It started with a species named the passenger pigeon.
Never heard of a passenger pigeon? Its okay, neither had I, a few days ago. Turns out this particular species became extinct exactly a century ago, a fact that really struck a nerve with a scientist named Stewart Brand. And when this innovator’s wheels started turning, he didn’t stop until he had achieved his goal: bringing this bird back into existence. He put together the technology his friend George Church, a molecular biologist at Harvard, had been working on— in an attempt to resurrect the wooly mammoth—and the frozen pigeon cells stored at Chicago’s Field Museum, and thus Brand assembled his very own de-extinction kit.
It’s called “paleogenomics”: the mapping of ancient genomes. Church’s focus on bringing back the wooly mammoth lead to the creation of his own technology to do that— called Multiplex Automated Genome Engineering. MAGE, also known as the “evolution machine”, uses the cut-and-paste method: you input the desired genome, put in the cells of a similar species, and the machine gets to work mixing and matching DNA base pairs until the cells are just right. From there, the cells are implanted into embryos of that similar species, and into the womb of a host. Upon birth, vua-la! An extinct species has come back into existence.
Alberto Fernandez- Arias would beg to differ. As it turns out, de-extinction is not a novel idea. A team in 2000 including Fernandez-Arias embarked on the same journey as Brand and Church, substituting the passenger pigeon for the bucardo (a type of mountain goat). A technique called somatic cell nuclear transfer, used to clone the first mammal, yielded fifty-seven viable bucardo embryos. The downfall, though, happened in the final step; only one successful offspring was born, living for about five minutes before it died of a congenital lung problem.

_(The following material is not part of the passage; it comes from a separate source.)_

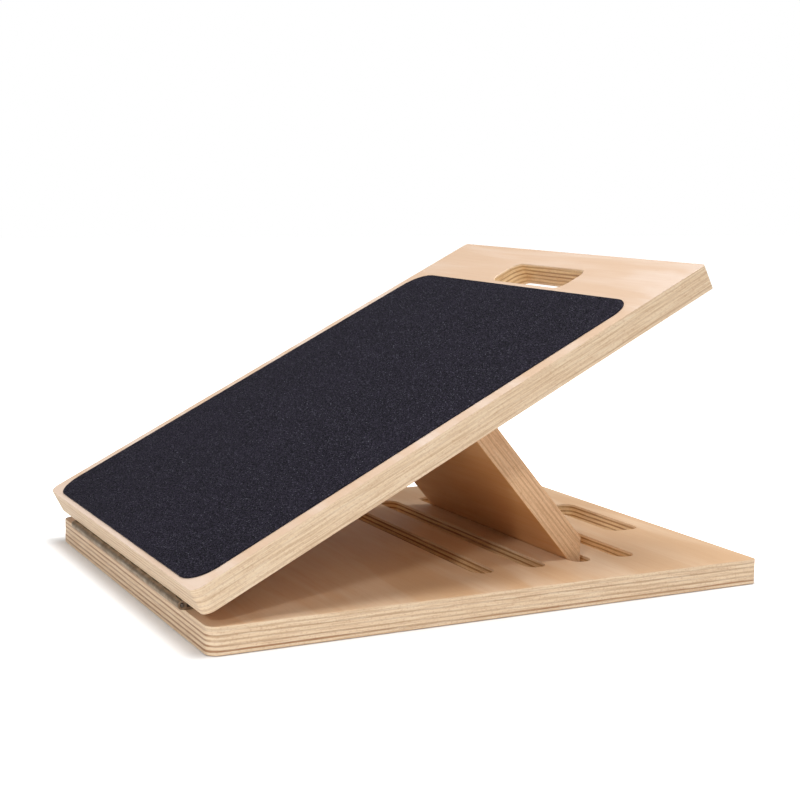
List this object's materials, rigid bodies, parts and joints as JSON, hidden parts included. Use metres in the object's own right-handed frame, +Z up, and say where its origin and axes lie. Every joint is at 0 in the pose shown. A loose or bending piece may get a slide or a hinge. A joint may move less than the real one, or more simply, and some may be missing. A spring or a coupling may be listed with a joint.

So back to the story. Stewart Brand, his wife, and a zealous graduate student name Ben Novak teamed up at the University of California at Santa Cruz in a project named Revive & Restore, fully dedicated to the creation of the passenger pigeon. Currently, they have mapped the genome of the pigeon and are in a position to create embryos (using MAGE), but there are still hurtles to overcome. For instance, the host bird they will use, a band-tailed pigeon, has a different environment, diet, and migration habit than the passenger. The team will have to raise a set of modified pigeons, molding their behavior to fit the passenger pigeons’. This ensures that the resurrected bird will slide right into its ecological niche, disturbing nature in no way.
They may have some work ahead of them, but the Revive & Restore team is pursuing the possibility of de-extinction every day. And requests for their next project are flooding in from all over the world—species ranging from the endangered White Rhinoceros to ones that haven’t been seen for centuries, like the Auroch Ox. So maybe someday, and someday soon, you might be able to go to the zoo and see a passenger pigeon, something that hasn’t been done in 100 years.